Tenía la cara en un estado lamentable, el pómulo izquierdo magullado e hinchado, el ojo medio cerrado, un corte en el labio y sangre seca por todas partes. No le quedaba ni un centímetro de piel en los nudillos de la mano izquierda.

– ¿Qué haces aquí? -No podía hablar con claridad, quizás a causa del labio lastimado.

– La señora Kernow me llamó por teléfono.

– Le advertí que no dijera nada.

– Estaba preocupada por ti. ¿Qué te ha pasado?

– Unos ladrones.

– ¿Te duele en algún otro sitio?

– Sí, en todas partes.

– Déjame ver…

– Los Kernow me han hecho una cura de urgencia.

Me incliné sobre él y aparté la manta con suavidad. Tenía el torso desnudo hasta el estómago y después una venda que alguien había improvisado con lo que parecían tiras de sábana vieja. Pero la magulladura era horrible y se le había extendido hasta el pecho. En el costado derecho, la mancha roja de sangre había empezado a filtrarse a través del algodón blanco.

– ¿Quién te ha hecho esto?

No me contestó. Habida cuenta de su estado, fue sorprendente la firmeza con que tiró de mí. Me senté en el borde de la cama. Mi trenza, rubia y larga, cayó hacia adelante, sobre mi hombro. Joss me enlazó con el brazo derecho y con la mano izquierda quitó la goma que sujetaba el extremo de la trenza. Abrió los dedos para peinármela con ellos, soltó lo mechones, los separó, y el cabello cayó en cascada sobre su pecho desnudo.

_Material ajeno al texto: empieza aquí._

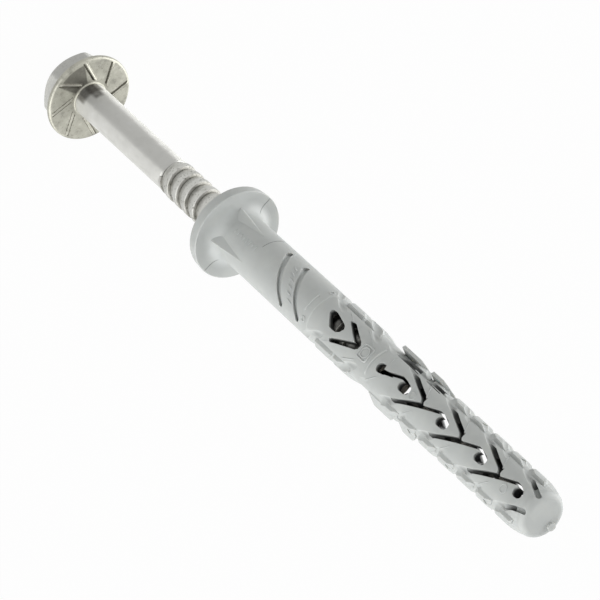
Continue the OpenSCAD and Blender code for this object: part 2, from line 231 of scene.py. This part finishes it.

– Siempre he tenido ganas de hacerlo -dijo-. Desde que te vi y me pareciste una alumna modelo ¿qué te dije exactamente?

– La niña modelo del orfanato perfecto.

– Sí, algo así. Es increíble que te acuerdes.

– ¿Qué quieres que haga? ¿Qué puedo hacer?

– Quedarte. Me basta con que te quedes, criatura encantadora.

Aquella ternura en su voz… él, que siempre había sido tan rudo… me desarmó. Los ojos se me llenaron de lágrimas. Cuando las vio, me atrajo hacia sí, me recosté en su pecho y noté que me deslizaba la mano por debajo del cabello y la cerraba alrededor de la nuca.